The four histological characteristics that became the basis of Hashimoto’s disease were the formation of lymphoid follicles, the marked changes in the thyroid epithelial cells, the extensive formation of new connective tissue and the diffuse round cell infiltration. Hashimoto did thorough research for his monograph and defended his classification with numerous comparisons to existing diseases of the thyroid.
Occurring almost twice as often in women than in men, Hashimoto’s disease is now recognized as an autoimmune disease and the primary cause of hypothyroidism. It is characterized by invasion of the thyroid tissue by leukocytes, mainly T-lymphocytes, and is sometimes associated with non-Hodgkin lymphoma.
Earning its name
Although there was some recognition of Hashimoto’s discovery at the time of the monograph’s publication, it was very limited. He received especially limited recognition of his discovery in Japan, because many there could not read German, the language in which he chose to publish.

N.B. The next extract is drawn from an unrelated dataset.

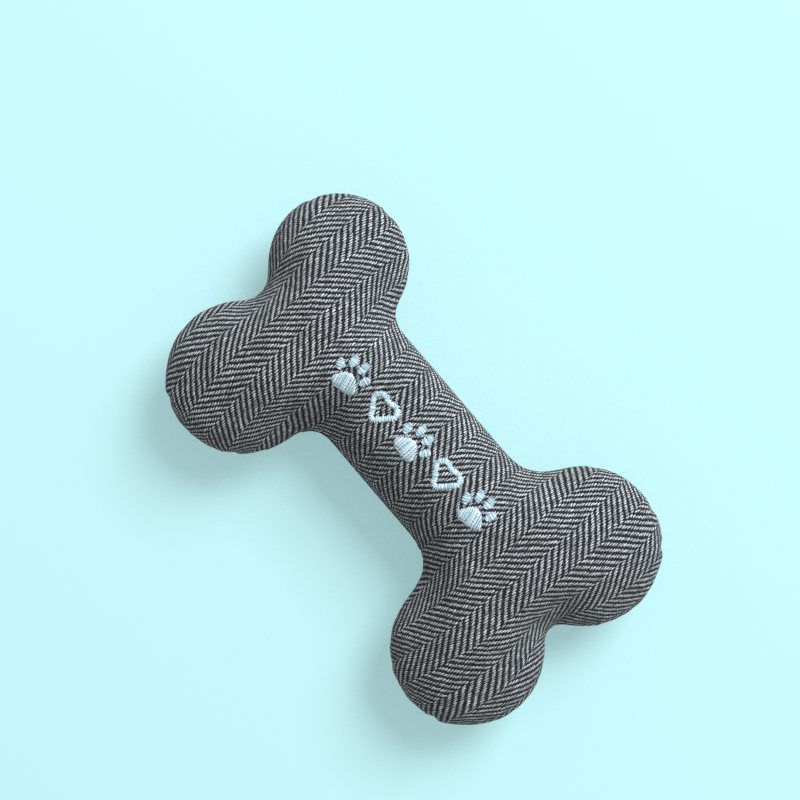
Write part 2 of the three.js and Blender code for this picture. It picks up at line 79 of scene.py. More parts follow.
def aimed(name, data, place, right, up, back):
    """A camera or lamp at its place, turned by its three axes."""
    thing = linked(name, data)
    turn = Matrix((right, up, back)).transposed()
    thing.matrix_world = Matrix.Translation(place) @ turn.to_4x4()
    return thing


def evaluated(thing):
    return thing.evaluated_get(bpy.context.evaluated_depsgraph_get())


def add_node(tree, kind, values=None, **settings):
    """A new node, with its settings, and each named input linked to a socket or set to a value."""
    node = tree.nodes.new(kind)
    for name, value in settings.items():
        setattr(node, name, value)
    for name, value in (values or {}).items():
        if isinstance(value, bpy.types.NodeSocket):
            tree.links.new(value, node.inputs[name])
        else:
            node.inputs[name].default_value = value
    return node


def sums(tree, operation, *values):
    return add_node(tree, "ShaderNodeMath", dict(enumerate(values)), operation=operation).outputs[0]


def between(tree, value, low, high, start=0, kind="LINEAR"):
    """How far a value is from the low one to the high one, counted from the start to 1."""
    sockets = {"Value": value, "From Min": low, "From Max": high, "To Min": start}
    return add_node(tree, "ShaderNodeMapRange", sockets, interpolation_type=kind).outputs[0]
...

Hashimoto’s classification of the disease was still relatively unknown among the British and Americans by the late 1920s. Cases of “Hashimoto’s disease” were reported, but with no reference to him.
By the mid-1930s this would change. Around that time, Allen Graham, a surgeon from Cleveland, Ohio, echoed Hashimoto’s theory that lymphomatous goiter was not Riedel’s thyroiditis and was a separate disease. Soon after, Hashimoto began to be mentioned in thyroid surgery textbooks and his name was routinely attached to the disease in America. Experts began to say that the disease was “first accurately described by Hashimoto and commonly designated by his name.”
The eponym would not be reintroduced to Japan until the 1950s.
For more information:
- Amino N, Tada H, Hidaka Y, Hashimoto K. Hashimoto’s disease and Dr. Hakaru Hashimoto. Endocrine Journal. 2002;49:393-397.
- Masuda H. About the discoverer of Hashimoto’s disease. JNECM. 2005;1:237-238.
- Sawin CT. The heritage of Dr. Hakaru Hashimoto (1881-1934). Endocrine Journal. 2002;49:399-403.